■ **Stated task**:
Reproduce the material exactly, omitting nothing.

■ **Data**:
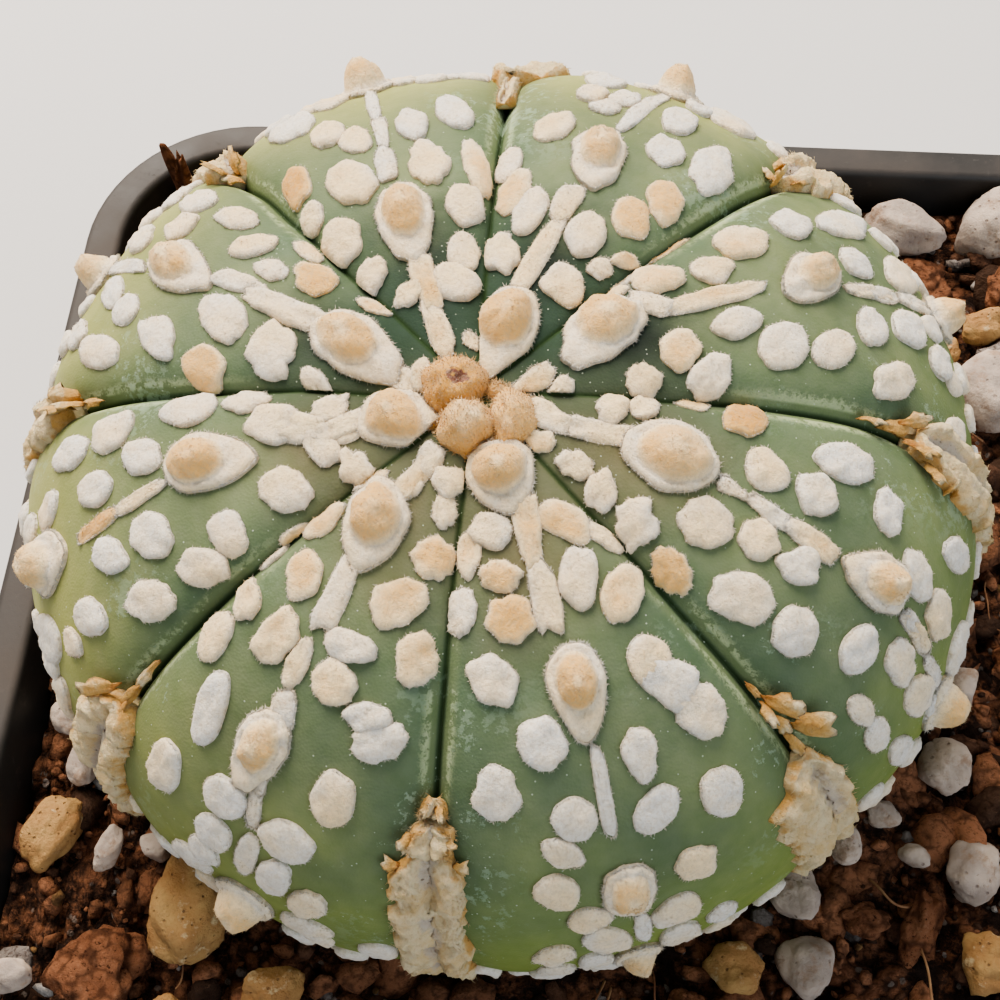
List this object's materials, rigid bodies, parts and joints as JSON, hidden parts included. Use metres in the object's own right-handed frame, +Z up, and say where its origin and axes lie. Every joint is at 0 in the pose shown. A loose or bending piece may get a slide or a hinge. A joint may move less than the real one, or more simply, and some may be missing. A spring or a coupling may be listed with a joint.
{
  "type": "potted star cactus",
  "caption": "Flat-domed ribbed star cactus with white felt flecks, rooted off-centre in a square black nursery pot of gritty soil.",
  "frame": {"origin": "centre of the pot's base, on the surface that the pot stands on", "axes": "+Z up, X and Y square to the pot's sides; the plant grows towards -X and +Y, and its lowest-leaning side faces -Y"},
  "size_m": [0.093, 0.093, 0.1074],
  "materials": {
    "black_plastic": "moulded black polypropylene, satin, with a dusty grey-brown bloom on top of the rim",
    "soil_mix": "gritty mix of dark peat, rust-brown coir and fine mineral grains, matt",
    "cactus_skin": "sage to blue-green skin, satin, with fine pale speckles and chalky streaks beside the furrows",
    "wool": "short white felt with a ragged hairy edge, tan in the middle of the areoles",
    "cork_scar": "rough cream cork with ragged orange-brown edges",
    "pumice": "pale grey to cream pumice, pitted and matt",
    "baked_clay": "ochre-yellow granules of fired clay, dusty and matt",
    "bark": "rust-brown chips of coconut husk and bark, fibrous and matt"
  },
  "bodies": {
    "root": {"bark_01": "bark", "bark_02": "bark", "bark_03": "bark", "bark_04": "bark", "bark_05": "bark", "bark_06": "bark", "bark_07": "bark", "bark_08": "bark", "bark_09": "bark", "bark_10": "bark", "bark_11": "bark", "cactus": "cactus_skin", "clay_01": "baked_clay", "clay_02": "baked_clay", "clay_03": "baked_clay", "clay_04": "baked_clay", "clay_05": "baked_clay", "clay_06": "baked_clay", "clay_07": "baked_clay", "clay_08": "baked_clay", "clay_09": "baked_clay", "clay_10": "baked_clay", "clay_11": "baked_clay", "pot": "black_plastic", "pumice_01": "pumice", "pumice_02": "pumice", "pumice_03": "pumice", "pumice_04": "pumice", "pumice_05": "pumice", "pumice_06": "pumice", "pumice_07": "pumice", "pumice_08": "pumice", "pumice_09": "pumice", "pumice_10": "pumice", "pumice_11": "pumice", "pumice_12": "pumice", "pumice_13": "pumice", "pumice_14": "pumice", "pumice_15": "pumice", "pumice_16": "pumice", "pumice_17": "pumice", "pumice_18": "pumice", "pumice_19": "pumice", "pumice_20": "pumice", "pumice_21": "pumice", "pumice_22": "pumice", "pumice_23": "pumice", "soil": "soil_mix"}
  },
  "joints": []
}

■ **Finished exercise**:
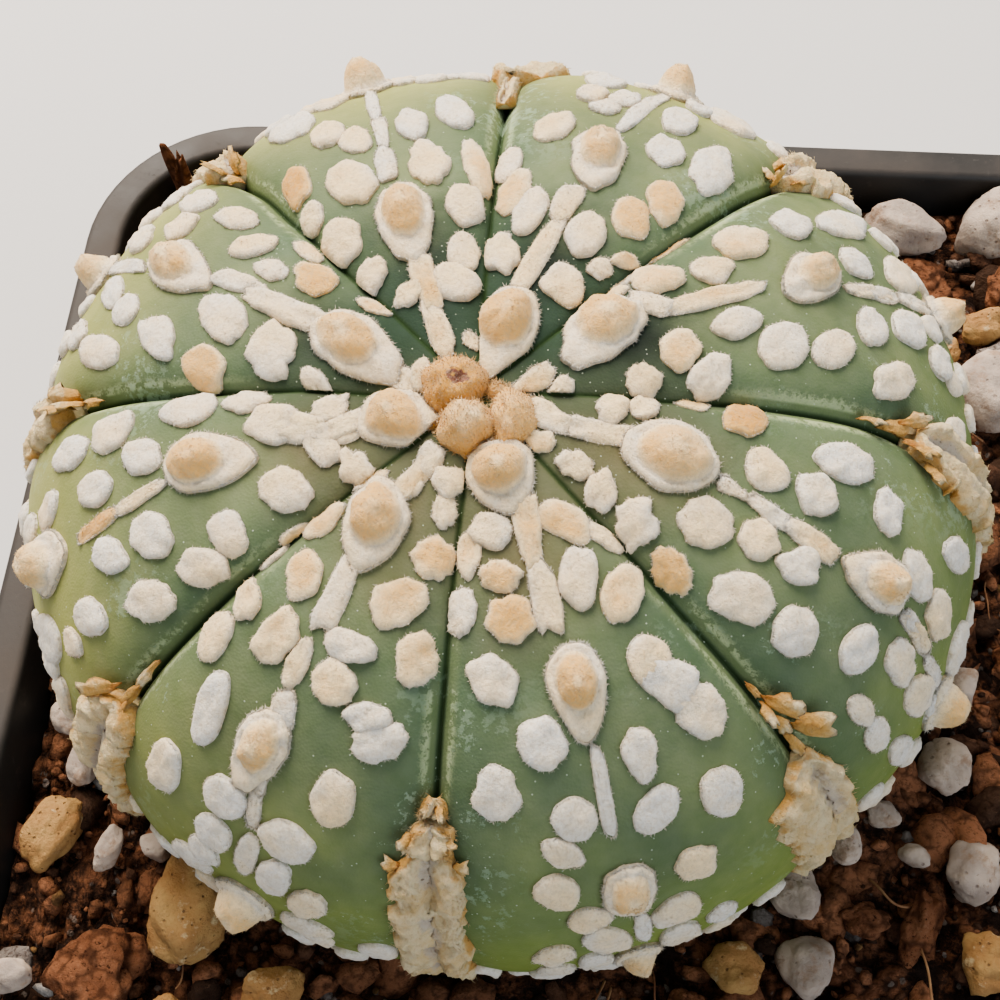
List this object's materials, rigid bodies, parts and joints as JSON, hidden parts included. Use metres in the object's own right-handed frame, +Z up, and say where its origin and axes lie. Every joint is at 0 in the pose shown. A loose or bending piece may get a slide or a hinge. A joint may move less than the real one, or more simply, and some may be missing. A spring or a coupling may be listed with a joint.
{
  "type": "potted star cactus",
  "caption": "Flat-domed ribbed star cactus with white felt flecks, rooted off-centre in a square black nursery pot of gritty soil.",
  "frame": {"origin": "centre of the pot's base, on the surface that the pot stands on", "axes": "+Z up, X and Y square to the pot's sides; the plant grows towards -X and +Y, and its lowest-leaning side faces -Y"},
  "size_m": [0.093, 0.093, 0.1074],
  "materials": {
    "black_plastic": "moulded black polypropylene, satin, with a dusty grey-brown bloom on top of the rim",
    "soil_mix": "gritty mix of dark peat, rust-brown coir and fine mineral grains, matt",
    "cactus_skin": "sage to blue-green skin, satin, with fine pale speckles and chalky streaks beside the furrows",
    "wool": "short white felt with a ragged hairy edge, tan in the middle of the areoles",
    "cork_scar": "rough cream cork with ragged orange-brown edges",
    "pumice": "pale grey to cream pumice, pitted and matt",
    "baked_clay": "ochre-yellow granules of fired clay, dusty and matt",
    "bark": "rust-brown chips of coconut husk and bark, fibrous and matt"
  },
  "bodies": {
    "root": {"bark_01": "bark", "bark_02": "bark", "bark_03": "bark", "bark_04": "bark", "bark_05": "bark", "bark_06": "bark", "bark_07": "bark", "bark_08": "bark", "bark_09": "bark", "bark_10": "bark", "bark_11": "bark", "cactus": "cactus_skin", "clay_01": "baked_clay", "clay_02": "baked_clay", "clay_03": "baked_clay", "clay_04": "baked_clay", "clay_05": "baked_clay", "clay_06": "baked_clay", "clay_07": "baked_clay", "clay_08": "baked_clay", "clay_09": "baked_clay", "clay_10": "baked_clay", "clay_11": "baked_clay", "pot": "black_plastic", "pumice_01": "pumice", "pumice_02": "pumice", "pumice_03": "pumice", "pumice_04": "pumice", "pumice_05": "pumice", "pumice_06": "pumice", "pumice_07": "pumice", "pumice_08": "pumice", "pumice_09": "pumice", "pumice_10": "pumice", "pumice_11": "pumice", "pumice_12": "pumice", "pumice_13": "pumice", "pumice_14": "pumice", "pumice_15": "pumice", "pumice_16": "pumice", "pumice_17": "pumice", "pumice_18": "pumice", "pumice_19": "pumice", "pumice_20": "pumice", "pumice_21": "pumice", "pumice_22": "pumice", "pumice_23": "pumice", "soil": "soil_mix"}
  },
  "joints": []
}